-- start of Stored rows --

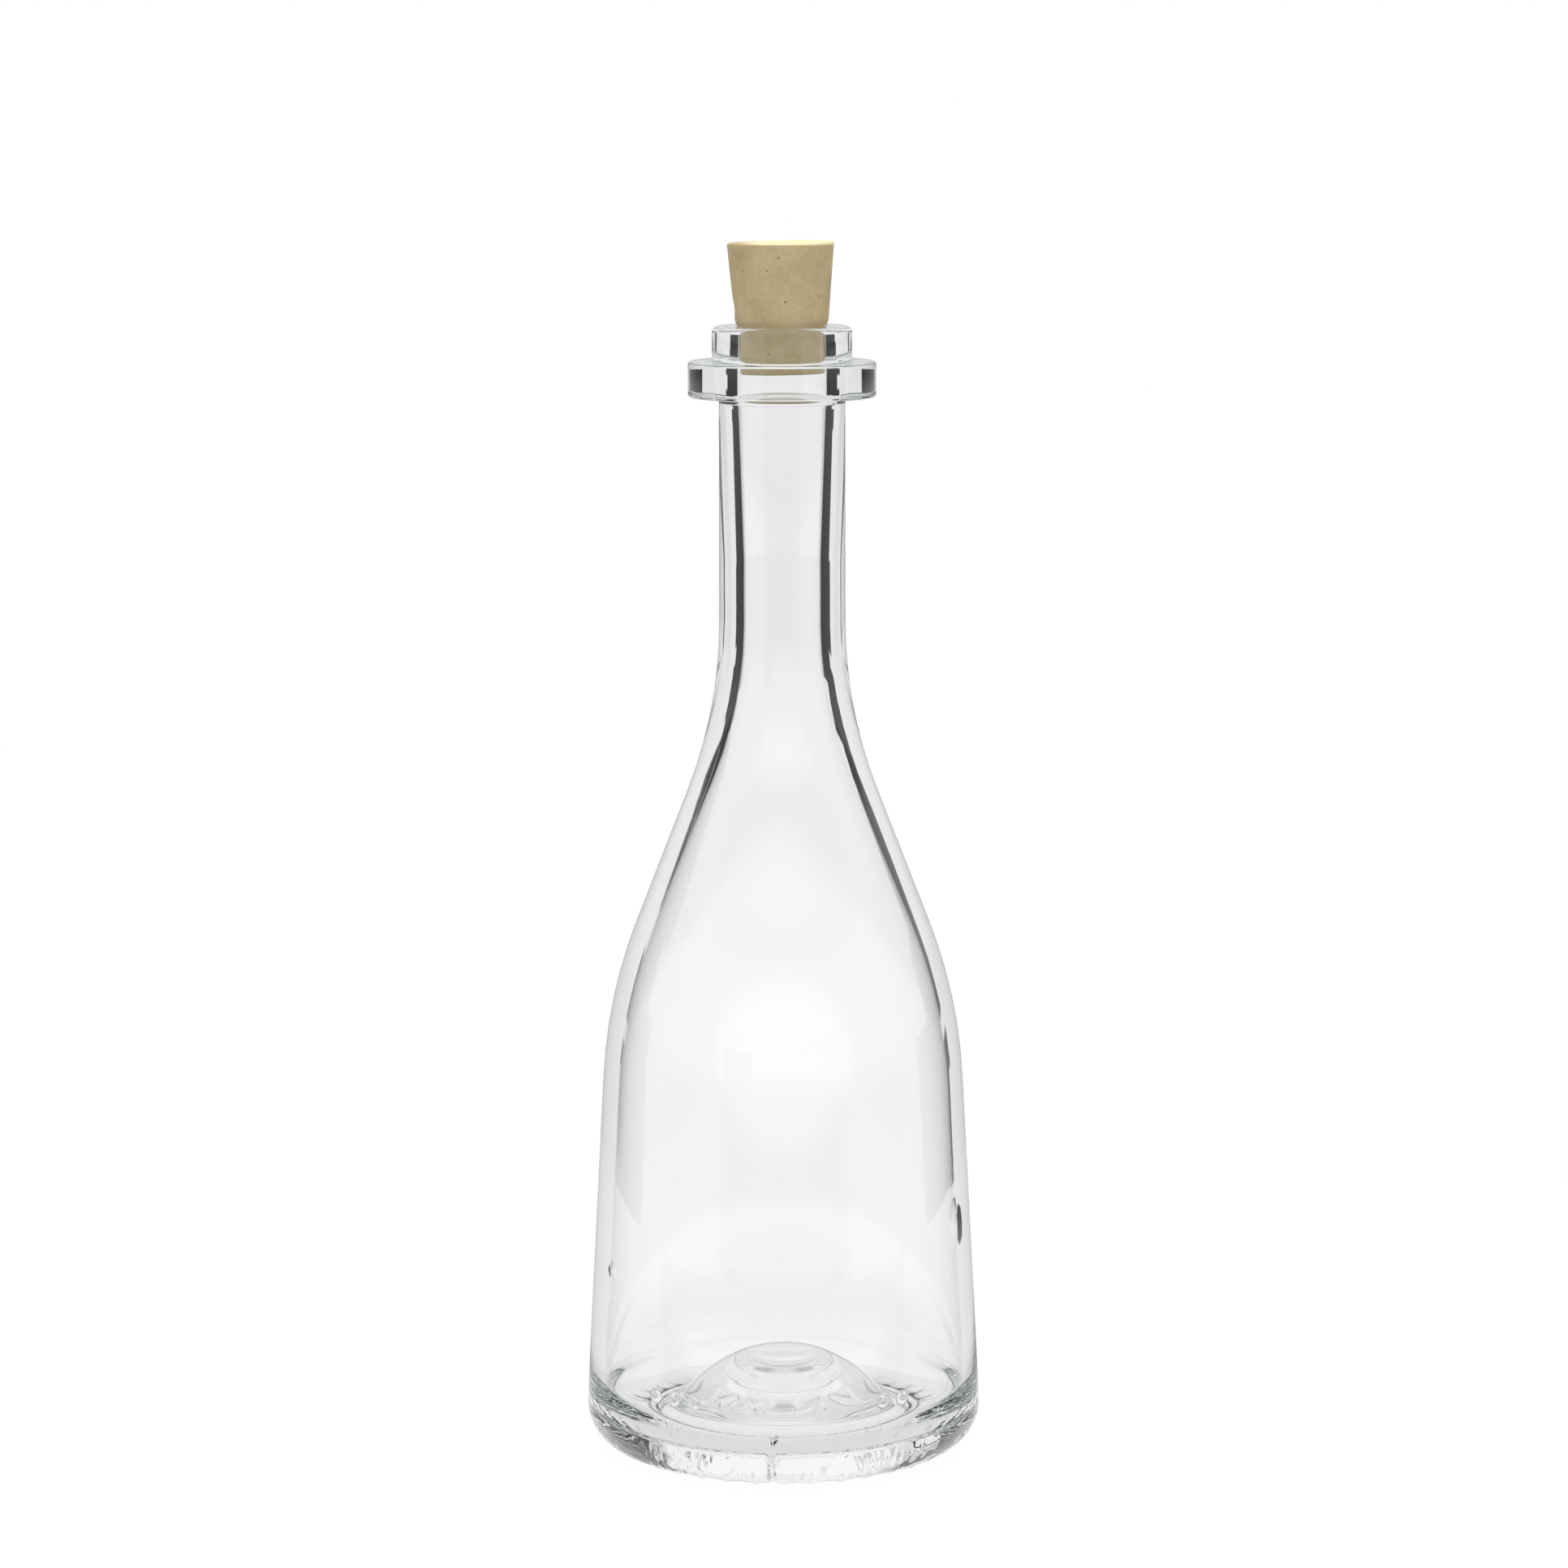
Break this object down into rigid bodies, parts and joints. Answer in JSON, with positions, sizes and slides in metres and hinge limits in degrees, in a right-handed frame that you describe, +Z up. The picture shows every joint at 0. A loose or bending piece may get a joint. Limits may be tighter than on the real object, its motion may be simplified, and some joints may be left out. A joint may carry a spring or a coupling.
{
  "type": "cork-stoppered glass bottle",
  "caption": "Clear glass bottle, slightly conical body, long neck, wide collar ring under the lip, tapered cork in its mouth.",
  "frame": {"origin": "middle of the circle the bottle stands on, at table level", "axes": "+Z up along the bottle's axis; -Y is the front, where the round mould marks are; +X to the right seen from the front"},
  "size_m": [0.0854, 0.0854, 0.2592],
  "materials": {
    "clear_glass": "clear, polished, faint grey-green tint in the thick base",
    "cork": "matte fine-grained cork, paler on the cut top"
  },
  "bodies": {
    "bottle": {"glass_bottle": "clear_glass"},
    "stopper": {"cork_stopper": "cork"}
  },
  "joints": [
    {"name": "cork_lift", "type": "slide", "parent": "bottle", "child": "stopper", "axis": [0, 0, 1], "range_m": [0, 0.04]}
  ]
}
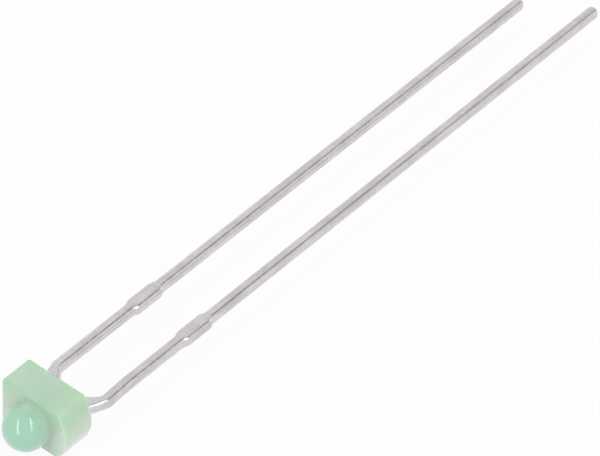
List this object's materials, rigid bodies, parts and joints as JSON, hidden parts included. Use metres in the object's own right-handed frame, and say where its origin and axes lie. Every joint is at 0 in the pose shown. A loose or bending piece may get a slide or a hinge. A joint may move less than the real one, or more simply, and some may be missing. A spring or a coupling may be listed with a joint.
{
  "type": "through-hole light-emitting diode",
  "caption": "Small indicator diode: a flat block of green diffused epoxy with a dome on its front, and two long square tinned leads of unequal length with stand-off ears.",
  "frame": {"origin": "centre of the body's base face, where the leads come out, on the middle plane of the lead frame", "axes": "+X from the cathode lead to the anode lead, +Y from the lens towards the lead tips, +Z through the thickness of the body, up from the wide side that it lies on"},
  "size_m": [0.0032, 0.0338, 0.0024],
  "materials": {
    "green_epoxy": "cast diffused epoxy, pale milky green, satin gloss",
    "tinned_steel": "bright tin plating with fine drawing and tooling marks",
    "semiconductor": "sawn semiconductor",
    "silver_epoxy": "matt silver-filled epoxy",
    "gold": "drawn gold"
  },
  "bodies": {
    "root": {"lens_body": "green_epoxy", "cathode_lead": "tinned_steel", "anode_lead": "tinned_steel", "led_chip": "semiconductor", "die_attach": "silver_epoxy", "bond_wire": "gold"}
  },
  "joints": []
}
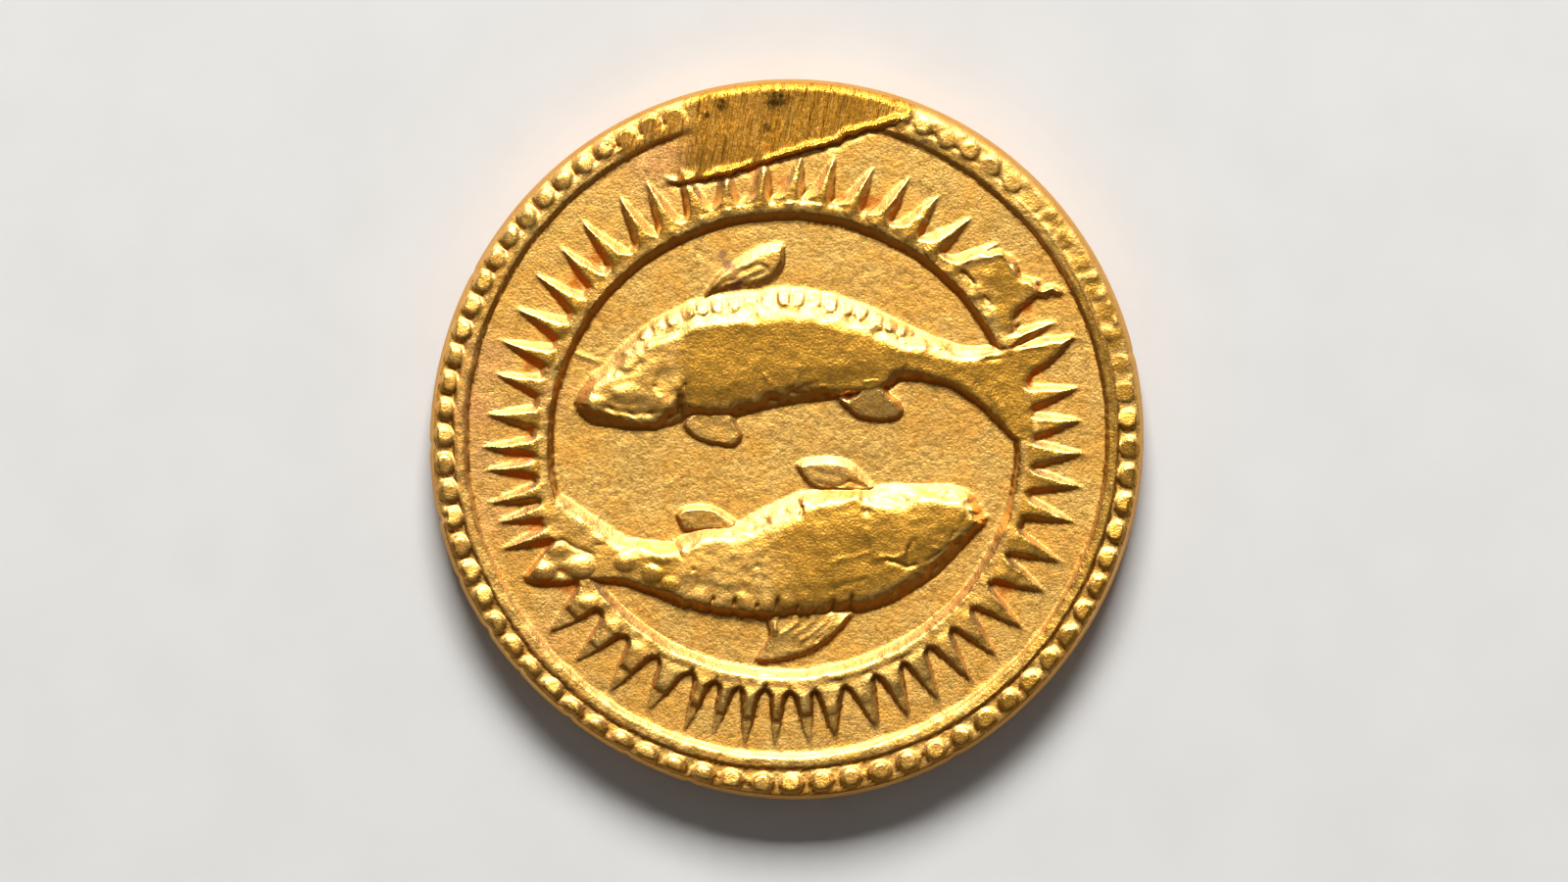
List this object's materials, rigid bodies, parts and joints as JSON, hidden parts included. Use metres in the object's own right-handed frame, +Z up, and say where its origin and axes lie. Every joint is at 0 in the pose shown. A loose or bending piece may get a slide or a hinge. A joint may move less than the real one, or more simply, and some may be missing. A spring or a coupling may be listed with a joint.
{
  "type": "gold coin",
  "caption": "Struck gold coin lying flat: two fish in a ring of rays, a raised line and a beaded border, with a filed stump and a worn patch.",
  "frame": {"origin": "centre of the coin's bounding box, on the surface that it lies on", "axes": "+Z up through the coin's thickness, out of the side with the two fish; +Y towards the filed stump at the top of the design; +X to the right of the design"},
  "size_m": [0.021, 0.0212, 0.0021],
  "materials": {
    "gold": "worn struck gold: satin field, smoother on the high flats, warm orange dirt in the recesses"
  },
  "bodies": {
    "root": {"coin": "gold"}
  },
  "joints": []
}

-- end of Stored rows --

- Stated exercise -
Reproduce each entry above exactly, keeping every word.

- The solution -
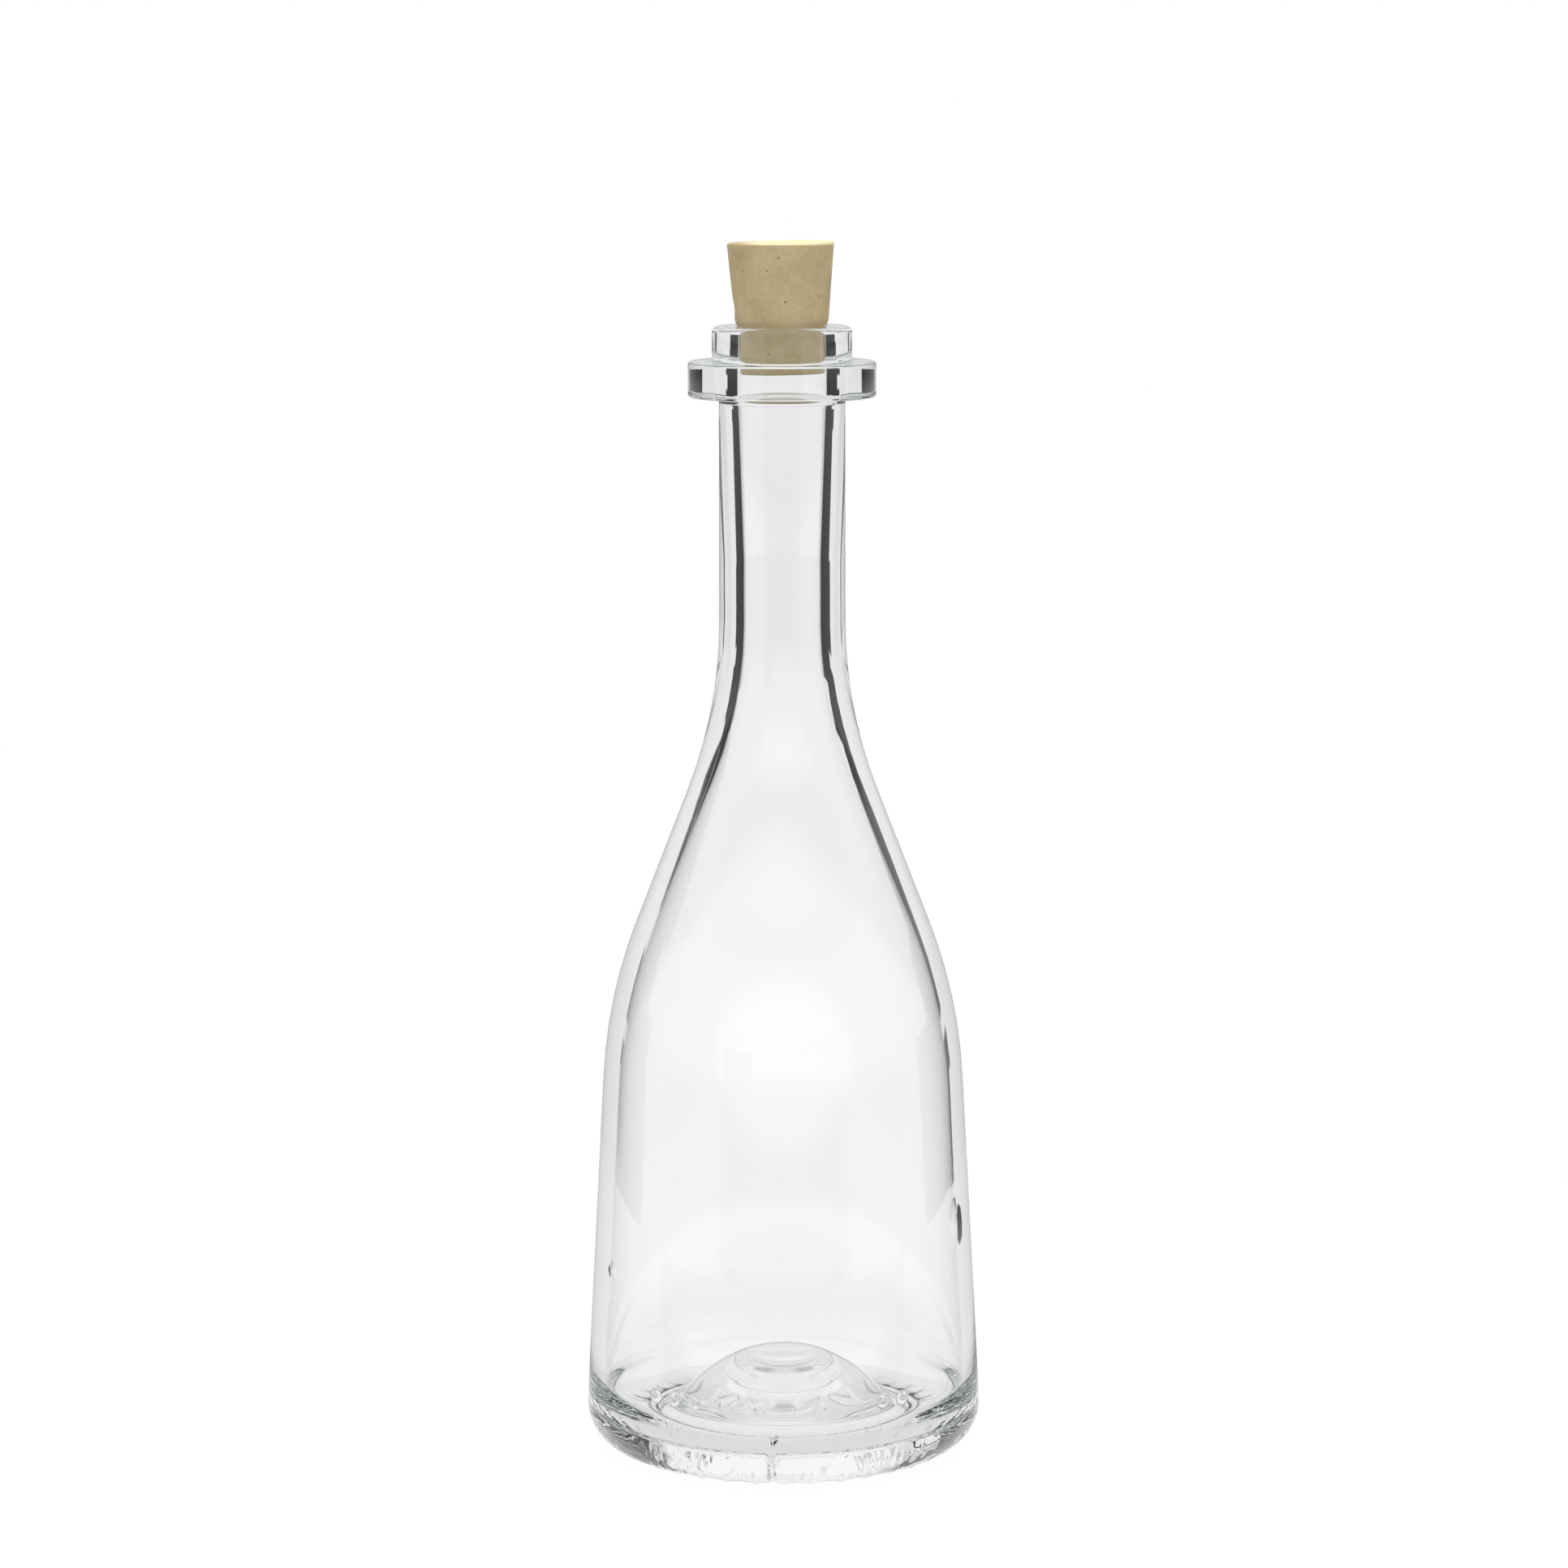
Break this object down into rigid bodies, parts and joints. Answer in JSON, with positions, sizes and slides in metres and hinge limits in degrees, in a right-handed frame that you describe, +Z up. The picture shows every joint at 0. A loose or bending piece may get a joint. Limits may be tighter than on the real object, its motion may be simplified, and some joints may be left out. A joint may carry a spring or a coupling.
{
  "type": "cork-stoppered glass bottle",
  "caption": "Clear glass bottle, slightly conical body, long neck, wide collar ring under the lip, tapered cork in its mouth.",
  "frame": {"origin": "middle of the circle the bottle stands on, at table level", "axes": "+Z up along the bottle's axis; -Y is the front, where the round mould marks are; +X to the right seen from the front"},
  "size_m": [0.0854, 0.0854, 0.2592],
  "materials": {
    "clear_glass": "clear, polished, faint grey-green tint in the thick base",
    "cork": "matte fine-grained cork, paler on the cut top"
  },
  "bodies": {
    "bottle": {"glass_bottle": "clear_glass"},
    "stopper": {"cork_stopper": "cork"}
  },
  "joints": [
    {"name": "cork_lift", "type": "slide", "parent": "bottle", "child": "stopper", "axis": [0, 0, 1], "range_m": [0, 0.04]}
  ]
}
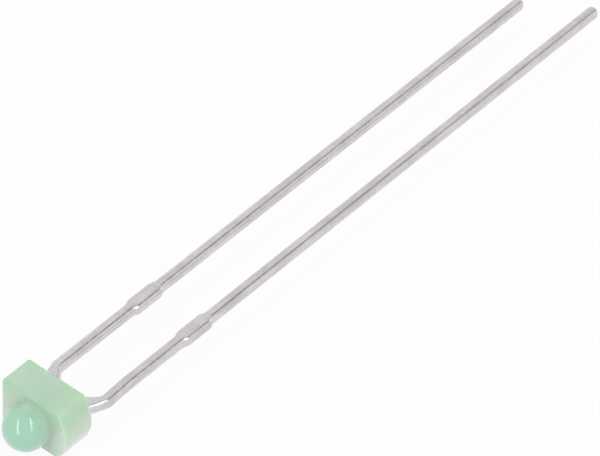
List this object's materials, rigid bodies, parts and joints as JSON, hidden parts included. Use metres in the object's own right-handed frame, and say where its origin and axes lie. Every joint is at 0 in the pose shown. A loose or bending piece may get a slide or a hinge. A joint may move less than the real one, or more simply, and some may be missing. A spring or a coupling may be listed with a joint.
{
  "type": "through-hole light-emitting diode",
  "caption": "Small indicator diode: a flat block of green diffused epoxy with a dome on its front, and two long square tinned leads of unequal length with stand-off ears.",
  "frame": {"origin": "centre of the body's base face, where the leads come out, on the middle plane of the lead frame", "axes": "+X from the cathode lead to the anode lead, +Y from the lens towards the lead tips, +Z through the thickness of the body, up from the wide side that it lies on"},
  "size_m": [0.0032, 0.0338, 0.0024],
  "materials": {
    "green_epoxy": "cast diffused epoxy, pale milky green, satin gloss",
    "tinned_steel": "bright tin plating with fine drawing and tooling marks",
    "semiconductor": "sawn semiconductor",
    "silver_epoxy": "matt silver-filled epoxy",
    "gold": "drawn gold"
  },
  "bodies": {
    "root": {"lens_body": "green_epoxy", "cathode_lead": "tinned_steel", "anode_lead": "tinned_steel", "led_chip": "semiconductor", "die_attach": "silver_epoxy", "bond_wire": "gold"}
  },
  "joints": []
}
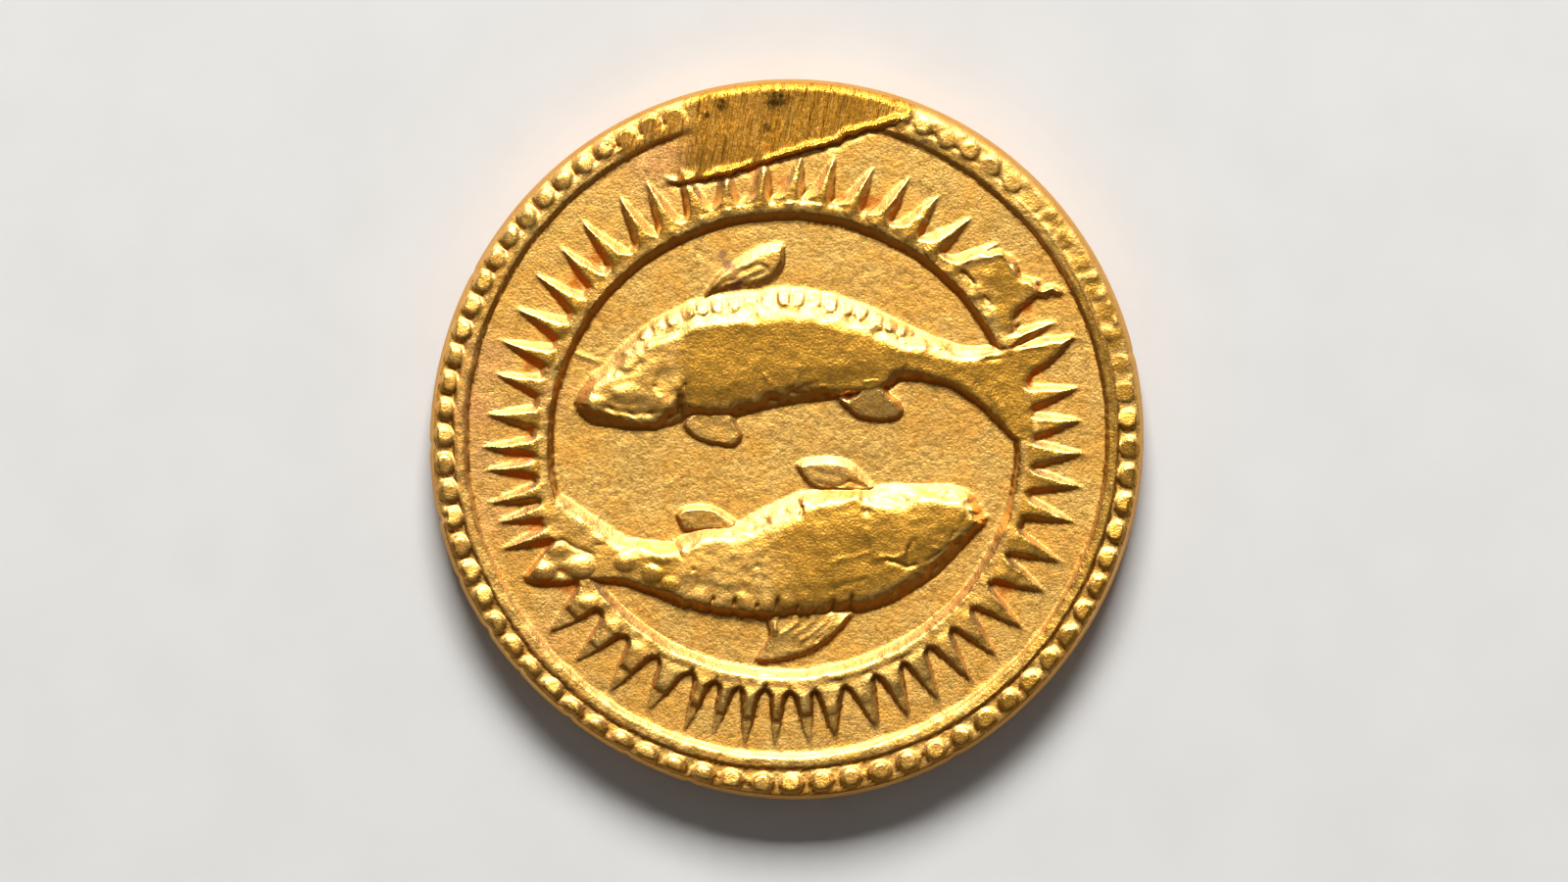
List this object's materials, rigid bodies, parts and joints as JSON, hidden parts included. Use metres in the object's own right-handed frame, +Z up, and say where its origin and axes lie. Every joint is at 0 in the pose shown. A loose or bending piece may get a slide or a hinge. A joint may move less than the real one, or more simply, and some may be missing. A spring or a coupling may be listed with a joint.
{
  "type": "gold coin",
  "caption": "Struck gold coin lying flat: two fish in a ring of rays, a raised line and a beaded border, with a filed stump and a worn patch.",
  "frame": {"origin": "centre of the coin's bounding box, on the surface that it lies on", "axes": "+Z up through the coin's thickness, out of the side with the two fish; +Y towards the filed stump at the top of the design; +X to the right of the design"},
  "size_m": [0.021, 0.0212, 0.0021],
  "materials": {
    "gold": "worn struck gold: satin field, smoother on the high flats, warm orange dirt in the recesses"
  },
  "bodies": {
    "root": {"coin": "gold"}
  },
  "joints": []
}